The only answer I could come with was this: Nobody asked him to make one.

He had the tools, he had the skills, he had the workshop full of assistants. All he needed was a *purchase order* and we could have had mechanical calculators 2,000 years ago.

If you have minions, ask yourself if you are asking them to work on the right things. If you don't have minions, well ask yourself the same question.

4 comments

Better than that, the printing press is a stupid simple idea that could have been invented basically as soon as you had writing. Wooden printing blocks were used for hundreds of years before the press. As soon as someone had the idea to use it for letters, you could have a functional (if crude) press after a few iterations. Bootstrapping widespread literacy with cheap reading materials.
As always, tech people think tech is the important part of tech.
wow....that's such a great example that I never would have thought of it myself.

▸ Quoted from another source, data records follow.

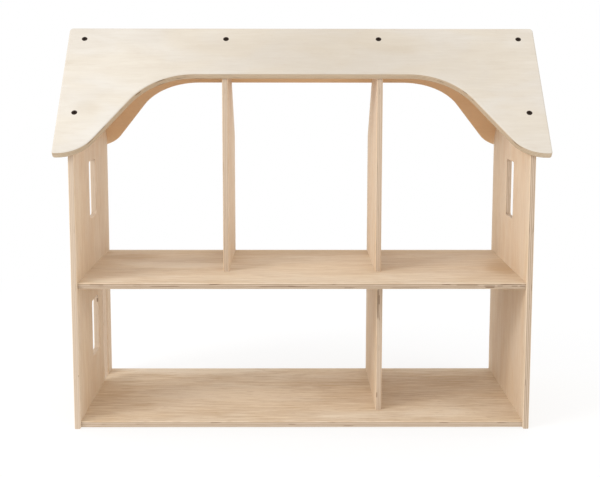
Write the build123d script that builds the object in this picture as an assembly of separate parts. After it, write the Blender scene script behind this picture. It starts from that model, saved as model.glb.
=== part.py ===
"""Wooden dollhouse of 9 mm and 12 mm plywood, open at the front and at the back.

Two gabled side walls carry a lower and an upper floor. One partition divides the lower
storey and two partitions divide the upper storey and the attic. Two roof panels meet at
the ridge, and each has a wide arch with flared legs cut into it. Black countersunk
screws hold the boards together.

X runs from the left wall to the right wall, Y from the open front to the open back and
Z up. The origin is on the ground, under the middle of the roof.
"""
from build123d import *
import math
import os

# Boards
PLY = 9.0                       # thickness of the walls, the floors and the partitions
ROOF_PLY = 12.0                 # thickness of the roof panels
EASE = 1.8                      # rounding of the free board edges
ROOF_EASE = 2.5                 # the same, for the roof panels
HOUSE_WIDTH = 680.0             # over the outsides of the side walls
HOUSE_DEPTH = 330.0             # side walls, from front edge to back edge

# Floors
FLOOR_SETBACK = 4.0             # of the floors' long edges from the walls' edges
LOWER_FLOOR_BOTTOM = 1.5        # clear of the ground, so the house stands on its walls
UPPER_FLOOR_BOTTOM = 212.0

# Partitions: the middle of the board, and its front edge from the middle of the house
UPPER_LEFT_X = -117.0
UPPER_RIGHT_X = 119.0
LOWER_X = 119.0
UPPER_FRONT_Y = -60.0
LOWER_FRONT_Y = -100.0
PARTITION_BACK_Y = 163.0

# Roof
RIDGE_HEIGHT = 595.8            # where the outsides of the two panels would meet
ROOF_SLOPE = 45.0               # degrees
ROOF_WIDTH = 721.0
ROOF_LENGTH = 256.0             # of each panel, down the slope
RIDGE_CORNER_RADIUS = 6.0
EAVES_CORNER_RADIUS = 3.5

# Arch in each roof panel
ARCH_TOP = 99.0                 # level middle, down the slope from the panel's top edge
FRONT_ARCH_HALF_WIDTH = 162.0   # of the level middle
BACK_ARCH_HALF_WIDTH = 164.5
SHOULDER_RADIUS = 111.0
LEG_RADIUS = 58.0
ARCH_SLANT = 58.1               # degrees between the arch's straight flank and the eaves

# Openings in the side walls
WINDOW_WIDTH = 65.5
WINDOW_HEIGHT = 89.5
WINDOW_FRONT_Y = -32.0          # the windows' near side from the middle of the house
UPPER_WINDOW_SILL = 299.5
LOWER_WINDOW_SILL = 78.5
DOOR_FRONT_Y = 79.0
DOOR_WIDTH = 43.0
DOOR_HEIGHT = 172.0
OPENING_CORNER_RADIUS = 5.0
OPENING_EASE = 1.2

# Screws and dowels
SCREW_HEAD_RADIUS = 4.4
SCREW_HEAD_RIM = 0.4
SCREW_HEAD_DEPTH = 3.0
SCREW_SHANK_RADIUS = 1.75
SCREW_TIP_RADIUS = 0.3
SCREW_TIP_LENGTH = 4.0
SCREW_LENGTH = 30.0
RECESS_WIDTH = 1.0
RECESS_SPAN = 4.8
RECESS_DEPTH = 1.6
DOWEL_RADIUS = 2.5
DOWEL_LENGTH = 20.0
DOWEL_IN_FLOOR = 5.0

# Rows of fasteners
ROOF_UPPER_ROW = 24.5           # down the slope from a roof panel's top edge
ROOF_LOWER_ROW = 178.0
FLOOR_SCREW_YS = (-125.0, 0.0, 125.0)
UPPER_PARTITION_SCREW_YS = (-30.0, 52.0, 134.0)
LOWER_PARTITION_SCREW_YS = (-70.0, 32.0, 134.0)
DOWEL_YS = (-80.0, 10.0, 95.0)

TOUCH = 0.1                     # how near counts as on a line

# Worked out from the above
HALF_WIDTH = HOUSE_WIDTH / 2
HALF_DEPTH = HOUSE_DEPTH / 2
WALL_MIDDLE_X = HALF_WIDTH - PLY / 2
INSIDE_X = HALF_WIDTH - PLY
FLOOR_HALF_DEPTH = HALF_DEPTH - FLOOR_SETBACK
LOWER_FLOOR_TOP = LOWER_FLOOR_BOTTOM + PLY
UPPER_FLOOR_TOP = UPPER_FLOOR_BOTTOM + PLY
SIN = math.sin(math.radians(ROOF_SLOPE))
COS = math.cos(math.radians(ROOF_SLOPE))
GABLE_PEAK = RIDGE_HEIGHT - ROOF_PLY / COS
EAVES_HEIGHT = GABLE_PEAK - HALF_DEPTH * SIN / COS

# The back panel starts one board lower than the front one, which covers its top edge.
# The origin is under the middle of the two eaves.
TO_ORIGIN = Location((0, -ROOF_PLY * COS / 2, 0))


# ---------------------------------------------------------------- screws and dowels

def screw_envelope():
    """The space that a screw fills: head up to Z = 0, shank down along -Z."""
    profile = Polyline(
        (0, 0),
        (SCREW_HEAD_RADIUS, 0),
        (SCREW_HEAD_RADIUS, -SCREW_HEAD_RIM),
        (SCREW_SHANK_RADIUS, -SCREW_HEAD_DEPTH),
        (SCREW_SHANK_RADIUS, SCREW_TIP_LENGTH - SCREW_LENGTH),
        (SCREW_TIP_RADIUS, -SCREW_LENGTH),
        (0, -SCREW_LENGTH),
        close=True,
    )
    return revolve(Plane.XZ * make_face(profile), Axis.Z)


def screw():
    """A countersunk screw with a cross recess."""
    slot = Box(RECESS_SPAN, RECESS_WIDTH, 2 * RECESS_DEPTH)
    return screw_envelope() - slot - Rot(0, 0, 90) * slot


def dowel():
    """A plain wooden dowel, from Z = 0 down."""
    return Cylinder(DOWEL_RADIUS, DOWEL_LENGTH, align=(Align.CENTER, Align.CENTER, Align.MAX))


def at_places(solid, places):
    """One copy of the solid at each place."""
    return [place * solid for place in places]


def drilled(board, *groups):
    """The board with a hole for each fastener in the groups of places."""
    for solid, places in groups:
        for place in places:
            board -= place * solid
    return board


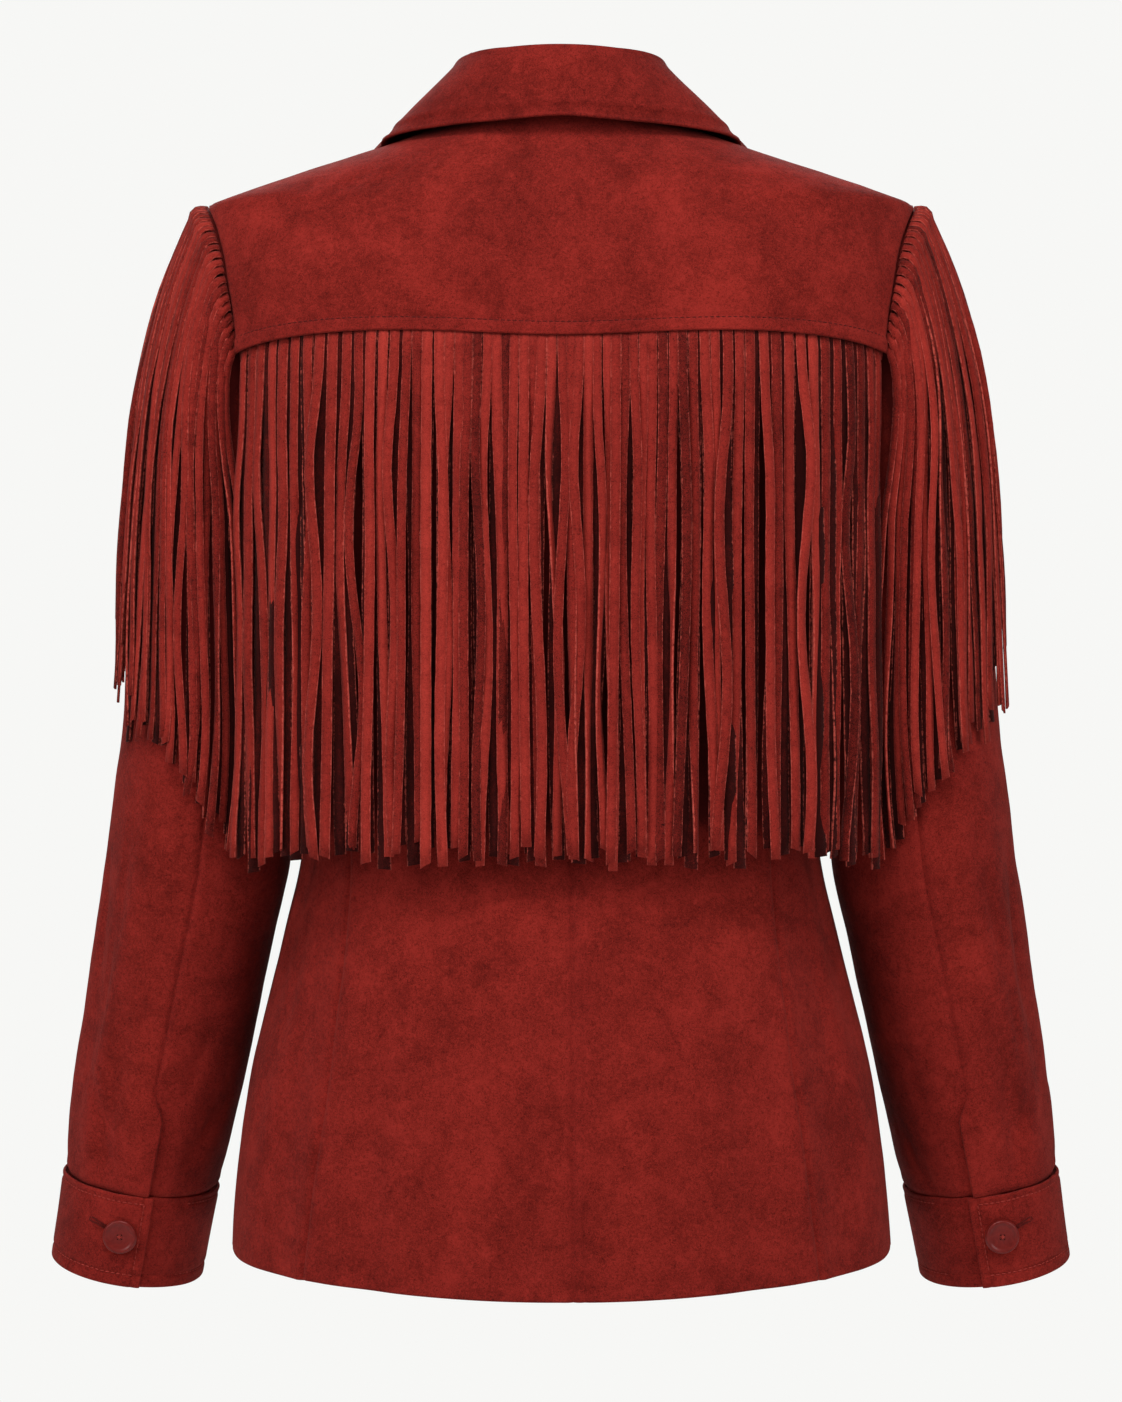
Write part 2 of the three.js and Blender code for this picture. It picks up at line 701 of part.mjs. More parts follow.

But...that's kind of the whole point being made here, right? :-)

> If you have minions, ask yourself if you are asking them to work on the right things. If you don't have minions, well ask yourself the same question.

“If you want to build a ship, don’t drum up the men to gather wood, divide the work, and give orders. Instead, teach them to yearn for the vast and endless sea.” — The Little Prince by Antoine de Saint-Exupéry

I can't even image complexity of a mechanical calculator for Roman numerals.
Fun fact: The romans had abacuses (abaci?), which represent a positional number system--including a representation for zero. A Roman abacus would have beads arranged for both decimal (base 10) and dozenal (base 12) calculations--because some of their measures, e.g. 12 ounces to a point, were in base 12 much like the metric system is base 10-centric today. (the wiki article "Roman Abacus" has some nice pictures.)

So yah, Hero of Alexandria would not have had to even make any conceptual leaps like inventing positional number systems. The abacus he already had in his pocket would have been all he would have needed to get him started in the right direction.

> If you have minions, ask yourself if you are asking them to work on the right things.

What’s wrong with stealing the moon?